The lack of any response to that appeal and the CEC decision not to register Kelekhsayev's group suggest that Moscow continues to regard Kokoity as the most reliable guarantor of political stability. For that reason, it is apparently prepared to overlook his lackluster performance during the war and growing popular dissatisfaction over the South Ossetian authorities' failure to distribute humanitarian aid and provide alternative housing for families whose homes were destroyed.

Kelekhsayev is not the first potential challenger to Kokoity to be sidelined. In an extensive interview published in the Russian daily "Kommersant" on December 4, former South Ossetian Security Council Secretary and former KGB General Anatoly Barankevich, who claims to have coordinated the defense of Tskhinvali last August virtually singlehandedly, said he was dismissed from that post because he had become "too popular."

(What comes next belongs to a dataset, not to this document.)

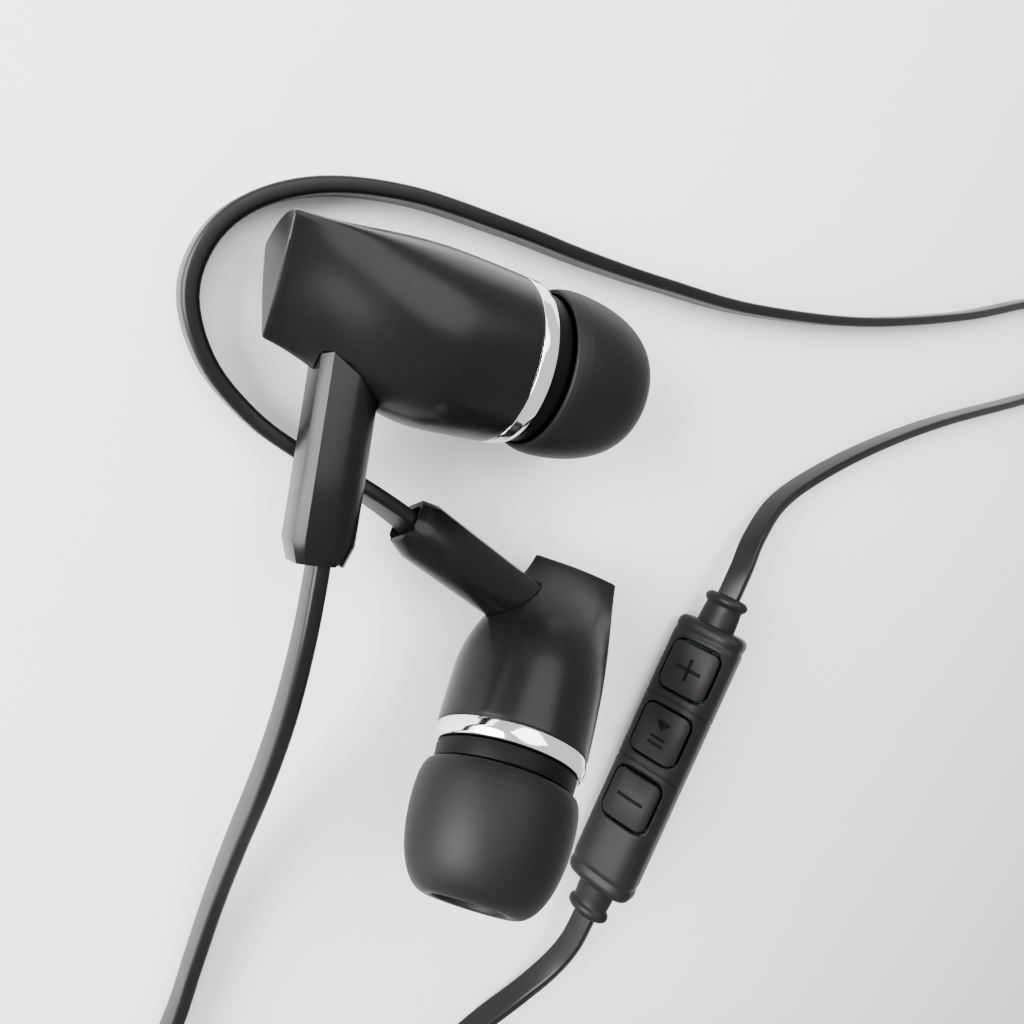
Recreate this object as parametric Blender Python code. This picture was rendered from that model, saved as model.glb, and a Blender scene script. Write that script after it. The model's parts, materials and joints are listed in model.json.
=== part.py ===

Barankevich was subsequently offered a job working for then-Russian Minister For Regional Development Dmitry Kozak, who previously served for several years as then-President Vladimir Putin's trouble-shooter in the North Caucasus. But Barankevich was soon dismissed from that position too, apparently because he had been too assiduous in monitoring how the funds made available by the Russian government for post-conflict reconstruction in South Ossetia were being spent.

A second former senior official who, like Barankevich, fell foul of Kokoity is former South Ossetian Prime Minister Yury Morozov, whom Kokoity dismissed on August 18 just days after the EU-mediated cease-fire took hold. Russian media have identified those two men as forming the nucleus of the anti-Kokoity opposition, together with Albert Djusoyev, a Moscow-based Ossetian businessman. Djusoyev heads the construction company Stroyprogress that is constructing a gas pipeline to supply South Ossetia with Russian gas.

The South Ossetian leadership has publicly accused Djusoyev of plotting to overthrow Kokoity and seize power.